Given material:
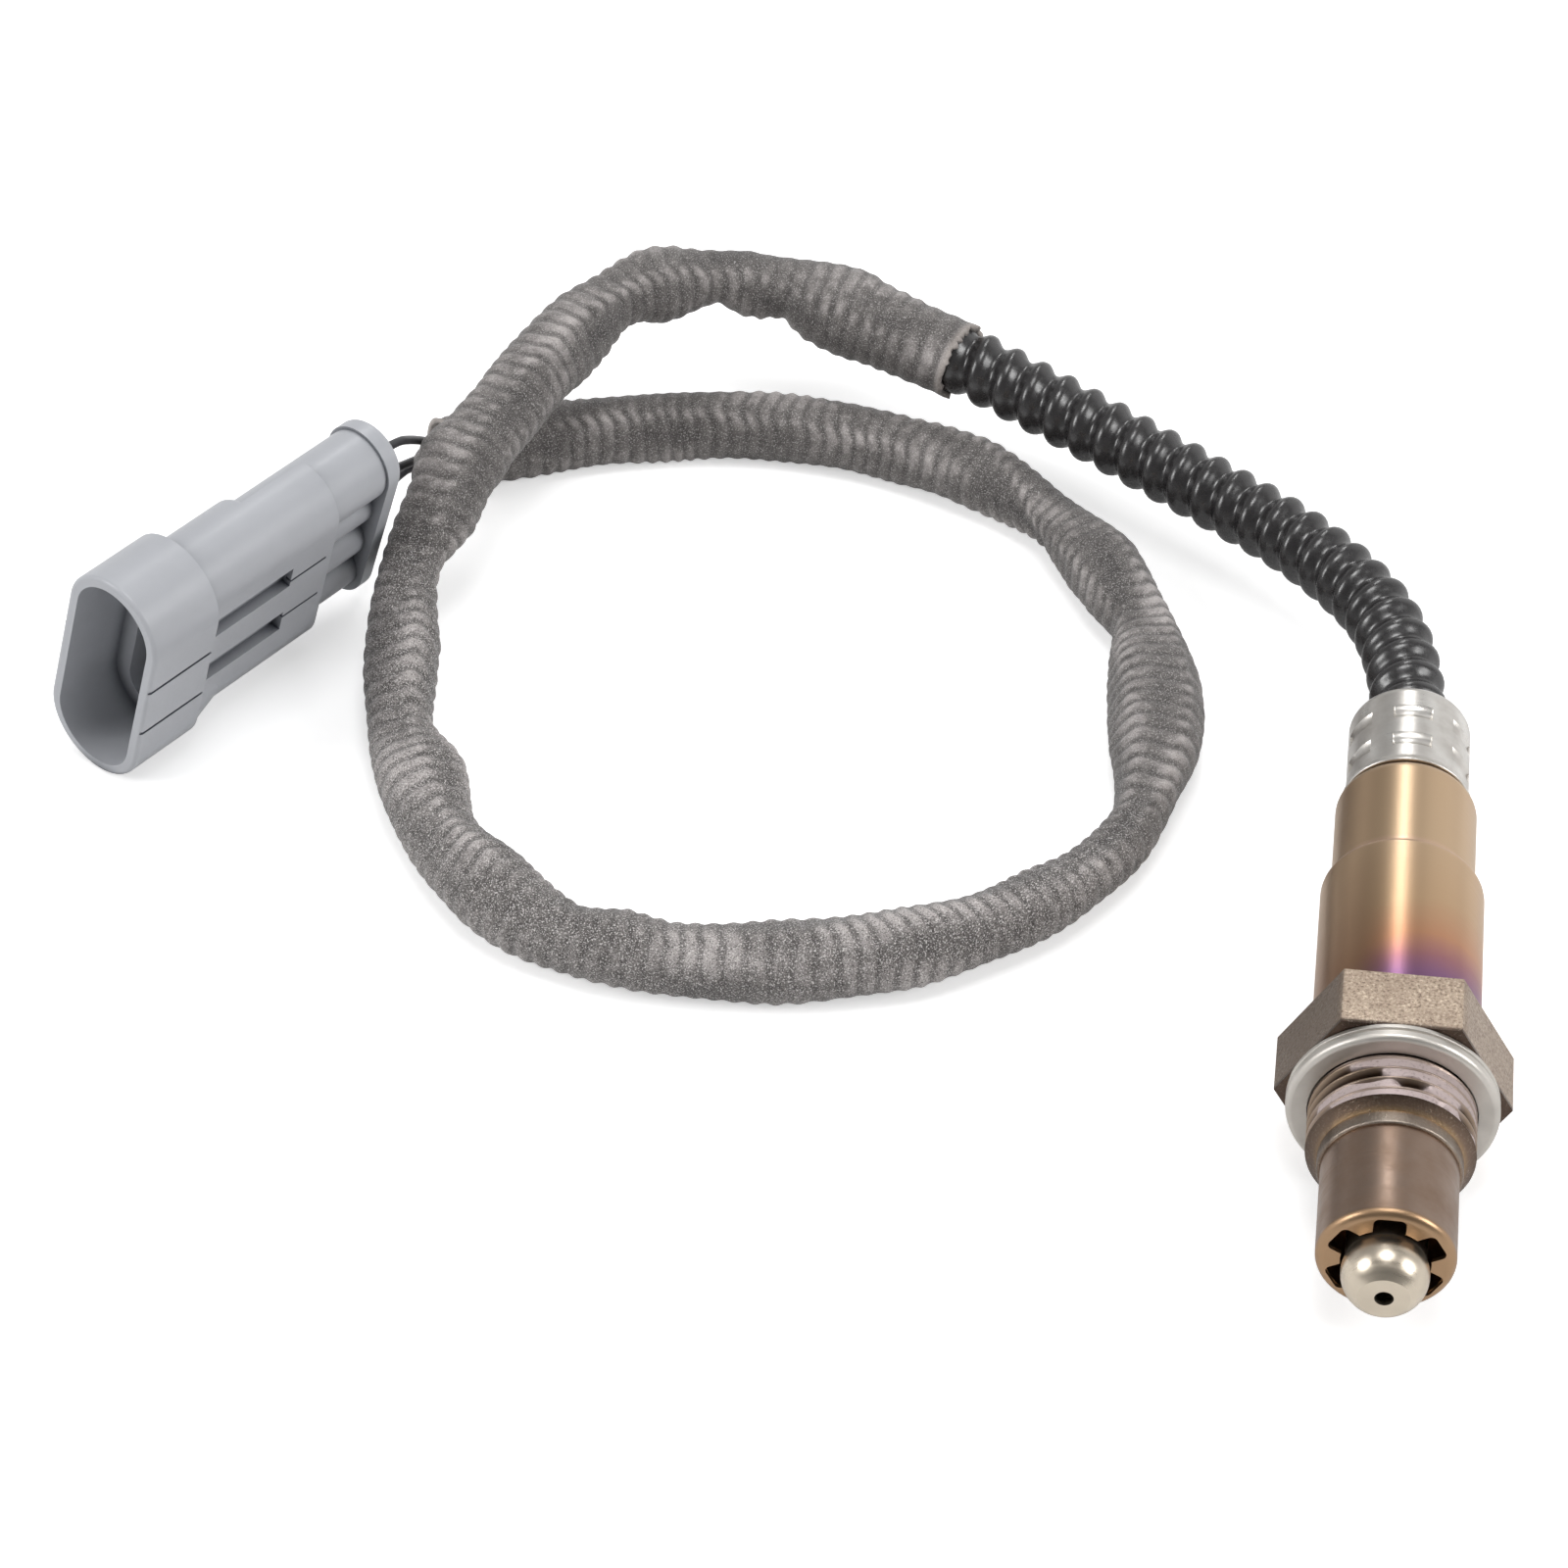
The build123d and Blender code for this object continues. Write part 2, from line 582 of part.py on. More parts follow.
with BuildPart() as wire_2:
    wire_solid(1, 1, 1)

with BuildPart() as wire_3:
    wire_solid(-1, -1, 2)

with BuildPart() as wire_4:
    wire_solid(1, -1, 3)

# ================= Plug =================

with BuildPart() as connector_housing:
    row = CAVITY_PITCH * (CAVITIES[0] - CAVITIES[-1])
    with BuildSketch(on_plug(0)):
        SlotCenterToCenter(row, 2 * SHROUD_R)
    extrude(amount=SHROUD_LENGTH)
    with BuildSketch(on_plug(SHROUD_LENGTH)):
        SlotCenterToCenter(row, 2 * PLUG_BODY_R)
    extrude(amount=PLUG_STEP_Z - SHROUD_LENGTH)
    fillet(connector_housing.edges().filter_by(plug_rim(PLUG_STEP_Z)), 0.8)
    # Behind the step only the front half of the body goes on.
    with BuildSketch(on_plug(PLUG_STEP_Z - 1)):
        SlotCenterToCenter(row, 2 * PLUG_BODY_R)
        with Locations((0, PLUG_BODY_R - LOBE_CUT)):
            Rectangle(row + 3 * PLUG_BODY_R, 2 * PLUG_BODY_R, mode=Mode.INTERSECT)
    extrude(amount=PLUG_BODY_REAR_Z - PLUG_STEP_Z + 1)
    # Gusset that tapers from the shroud to the body under the lowest cavity.
    with BuildSketch(on_plug(SHROUD_LENGTH)):
        with Locations((-row / 2, 0)):
            Circle(SHROUD_R - 0.3)
    with BuildSketch(on_plug(SHROUD_LENGTH + 5)):
        with Locations((-row / 2, 0)):
            Circle(PLUG_BODY_R)
    loft()
    # Rail along the middle of each flank, between two recesses; thin slits go on behind them.
    with BuildSketch(on_plug(SHROUD_LENGTH)):
        with Locations((RAIL_X, 0)):
            with GridLocations(RAIL_WIDTH + RECESS_WIDTH, 2 * PLUG_BODY_R, 2, 2):
                Rectangle(RECESS_WIDTH, 2 * RECESS_DEPTH)
    extrude(amount=RECESS_REAR_Z - SHROUD_LENGTH, mode=Mode.SUBTRACT)
    with BuildSketch(on_plug(RECESS_REAR_Z)):
        with Locations((RAIL_X, PLUG_BODY_R)):
            with GridLocations(RAIL_WIDTH + 2 * SLIT_OFFSET, 0, 2, 1):
                Rectangle(0.4, 1.8)
    extrude(amount=PLUG_BODY_REAR_Z - RECESS_REAR_Z - 1, mode=Mode.SUBTRACT)
    # Four cavity tubes joined by a web, then the rear flange.
    with BuildSketch(on_plug(PLUG_STEP_Z - 1)):
        with GridLocations(CAVITY_PITCH, 0, 4, 1):
            Circle(PLUG_NECK_R)
        with Locations((row / 2, 0)):
            Circle(PLUG_TOP_NECK_R)
        Rectangle(row, 0.9 * PLUG_NECK_R)
    extrude(amount=PLUG_LENGTH - PLUG_STEP_Z)
    with BuildSketch(on_plug(PLUG_FLANGE_Z)):
        with Locations((-row / 2, 0)):
            Circle(PLUG_FLANGE_R)
        with Locations((row / 2, 0)):
            Circle(PLUG_TOP_FLANGE_R)
        make_hull()
    extrude(amount=PLUG_LENGTH - PLUG_FLANGE_Z)
    fillet(connector_housing.edges().filter_by(plug_rim(PLUG_LENGTH)), 0.8)
    fillet(connector_housing.edges().filter_by(plug_rim(0)), 0.5)
    # Grooves beside the rail, on the shroud.
    with BuildSketch(on_plug(0)):
        with GridLocations(1.28 * CAVITY_PITCH, 2 * SHROUD_R, 2, 2):
            Rectangle(0.5, 0.6)
    extrude(amount=SHROUD_LENGTH, mode=Mode.SUBTRACT)
    with BuildSketch(on_plug(0)):
        SlotCenterToCenter(row, 2 * (SHROUD_R - SHROUD_WALL))
    extrude(amount=SHROUD_LENGTH - 1, mode=Mode.SUBTRACT)
    with BuildSketch(on_plug(SHROUD_LENGTH - 1)):
        SlotCenterToCenter(row, 2 * THROAT_R)
    extrude(amount=MOUTH_DEPTH - SHROUD_LENGTH + 1, mode=Mode.SUBTRACT)
    with BuildSketch(on_plug(MOUTH_DEPTH)):
        with GridLocations(CAVITY_PITCH, 0, 4, 1):
            Rectangle(TAB_WIDTH + CLEARANCE, TAB_THICKNESS + CLEARANCE)
    extrude(amount=MOUTH_FLOOR, mode=Mode.SUBTRACT)
    with BuildSketch(on_plug(MOUTH_DEPTH + MOUTH_FLOOR)):
        with GridLocations(CAVITY_PITCH, 0, 4, 1):
            Circle(TERMINAL_CAVITY_R)
    extrude(amount=PLUG_LENGTH - SEAL_BORE_DEPTH - MOUTH_DEPTH - MOUTH_FLOOR, mode=Mode.SUBTRACT)
    with BuildSketch(on_plug(PLUG_LENGTH - SEAL_BORE_DEPTH)):
        with GridLocations(CAVITY_PITCH, 0, 4, 1):
            Circle(SEAL_BORE_R)
    extrude(amount=SEAL_BORE_DEPTH, mode=Mode.SUBTRACT)


def terminal_pin(index):
    """Tab terminal: flat tab in the mouth, box behind the floor, barrel crimped on the wire."""
    box_z = MOUTH_DEPTH + MOUTH_FLOOR
    box_length = 0.6 * TERMINAL_LENGTH
    with Locations(plug_cavity(index, MOUTH_DEPTH - TAB_LENGTH)):
        Box(TAB_WIDTH, TAB_THICKNESS, TAB_LENGTH + MOUTH_FLOOR, align=FROM_BASE)
    with Locations(plug_cavity(index, box_z)):
        Box(TERMINAL_BOX, TERMINAL_BOX, box_length, align=FROM_BASE)
    with Locations(plug_cavity(index, box_z + box_length)):
        Cylinder(TERMINAL_BOX / 2, TERMINAL_LENGTH - box_length, align=FROM_BASE)
    with Locations(plug_cavity(index, WIRE_END_Z)):
        Cylinder(WIRE_R, 5, align=FROM_BASE, mode=Mode.SUBTRACT)


def wire_seal(index):
    """Ribbed rubber seal between one wire and its cavity."""
    rib = (SEAL_BORE_DEPTH - 1) / 5
    for step in range(5):
        with Locations(plug_cavity(index, PLUG_LENGTH - SEAL_BORE_DEPTH + step * rib)):
            Cylinder(SEAL_BORE_R - 0.3 * (step % 2), rib, align=FROM_BASE)
    with Locations(plug_cavity(index, PLUG_LENGTH - SEAL_BORE_DEPTH)):
        Cylinder(WIRE_R, SEAL_BORE_DEPTH, align=FROM_BASE, mode=Mode.SUBTRACT)


with BuildPart() as terminal_pin_1:
    terminal_pin(0)

with BuildPart() as terminal_pin_2:
    terminal_pin(1)

with BuildPart() as terminal_pin_3:
    terminal_pin(2)

with BuildPart() as terminal_pin_4:
    terminal_pin(3)

with BuildPart() as wire_seal_1:
    wire_seal(0)

with BuildPart() as wire_seal_2:
    wire_seal(1)

with BuildPart() as wire_seal_3:
    wire_seal(2)

with BuildPart() as wire_seal_4:
    wire_seal(3)

# ================= Export =================

os.makedirs("parts", exist_ok=True)
for name, piece in {
    "sensor_housing": sensor_housing,
    "sealing_gasket": sealing_gasket,
    "outer_protection_tube": outer_protection_tube,
    "inner_protection_tube": inner_protection_tube,
    "sensing_element": sensing_element,
    "lower_ceramic_bush": lower_ceramic_bush,
    "talc_seal": talc_seal,
    "upper_ceramic_bush": upper_ceramic_bush,
    "clamp_ring": clamp_ring,
    "protective_shell": protective_shell,
    "crimp_collar": crimp_collar,
    "contact_holder_upper": contact_holder_upper,
    "contact_holder_lower": contact_holder_lower,
    "holder_spring_ring": holder_spring_ring,
    "contact_clip_1": contact_clip_1,
    "contact_clip_2": contact_clip_2,
    "contact_clip_3": contact_clip_3,
    "contact_clip_4": contact_clip_4,
    "rubber_grommet": rubber_grommet,
    "corrugated_conduit": corrugated_conduit,
    "braided_sleeve": braided_sleeve,
    "wire_1": wire_1,
    "wire_2": wire_2,
    "wire_3": wire_3,
    "wire_4": wire_4,
    "connector_housing": connector_housing,
    "terminal_pin_1": terminal_pin_1,
    "terminal_pin_2": terminal_pin_2,
    "terminal_pin_3": terminal_pin_3,
    "terminal_pin_4": terminal_pin_4,
    "wire_seal_1": wire_seal_1,
    "wire_seal_2": wire_seal_2,
    "wire_seal_3": wire_seal_3,
    "wire_seal_4": wire_seal_4,
}.items():
    piece.part.label = name
    export_step(piece.part, f"parts/{name}.step")
    solids = piece.part.solids()
    print(name, len(solids), "solid(s)", round(piece.part.volume, 1), "mm3", piece.part.is_valid)

print("cable bends, mm:", [round(r, 1) for r in ROUTE_RADII])
print("wire 1 bends, mm:", [round(r, 1) for r in bend_radii(wire_route(-1, 1, 0), 3.0)])
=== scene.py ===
"""Looks of the four-wire oxygen sensor: its steels, ceramics, plastics, braid and cable.

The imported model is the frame. It is in metres, with the gasket's seat at the origin, the sensing
tip towards -Y, the cable towards +Y and +Z up. The sensor lies on the bench at BENCH_Z.
"""

import json

from math import atan2, cos, pi, radians, sin

import bmesh
import bpy
import numpy as np
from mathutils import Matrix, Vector


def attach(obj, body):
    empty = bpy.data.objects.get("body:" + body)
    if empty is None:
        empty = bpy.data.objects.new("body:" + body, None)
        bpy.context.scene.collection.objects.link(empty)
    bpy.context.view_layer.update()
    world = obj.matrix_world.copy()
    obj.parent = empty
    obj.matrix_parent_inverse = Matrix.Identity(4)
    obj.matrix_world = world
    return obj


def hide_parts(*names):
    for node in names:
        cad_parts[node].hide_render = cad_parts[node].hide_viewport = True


MM = 0.001

# ---- Bench and camera ----
BENCH_Z = -11.4 * MM
CAMERA_PLACE = Vector((-18.8, -360.3, 356.0)) * MM
CAMERA_VIEW = Vector((-0.0966, 0.7457, -0.6593))
LENS_MM = 108.0
FILM_MM = 36.0
OBJECT_MIDDLE = Vector((-70.0, 55.0, 0.0)) * MM

# ---- Room and bench top ----
GLOW_DIRECTION = (0.56, 0.74, 0.36)  # a pale wall that the body's right side mirrors
FLOOR_GREY = 0.84
FLOOR_GLOW = 0.50
FLOOR_HALF_WIDTH = 3.0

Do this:
In the listing above, find the line containing "r in ROUTE_RADII])" and the line containing "for node in", then repeat those two lines and everything between them exactly.

Exercise solution:
print("cable bends, mm:", [round(r, 1) for r in ROUTE_RADII])
print("wire 1 bends, mm:", [round(r, 1) for r in bend_radii(wire_route(-1, 1, 0), 3.0)])
=== scene.py ===
"""Looks of the four-wire oxygen sensor: its steels, ceramics, plastics, braid and cable.

The imported model is the frame. It is in metres, with the gasket's seat at the origin, the sensing
tip towards -Y, the cable towards +Y and +Z up. The sensor lies on the bench at BENCH_Z.
"""

import json

from math import atan2, cos, pi, radians, sin

import bmesh
import bpy
import numpy as np
from mathutils import Matrix, Vector


def attach(obj, body):
    empty = bpy.data.objects.get("body:" + body)
    if empty is None:
        empty = bpy.data.objects.new("body:" + body, None)
        bpy.context.scene.collection.objects.link(empty)
    bpy.context.view_layer.update()
    world = obj.matrix_world.copy()
    obj.parent = empty
    obj.matrix_parent_inverse = Matrix.Identity(4)
    obj.matrix_world = world
    return obj


def hide_parts(*names):
    for node in names:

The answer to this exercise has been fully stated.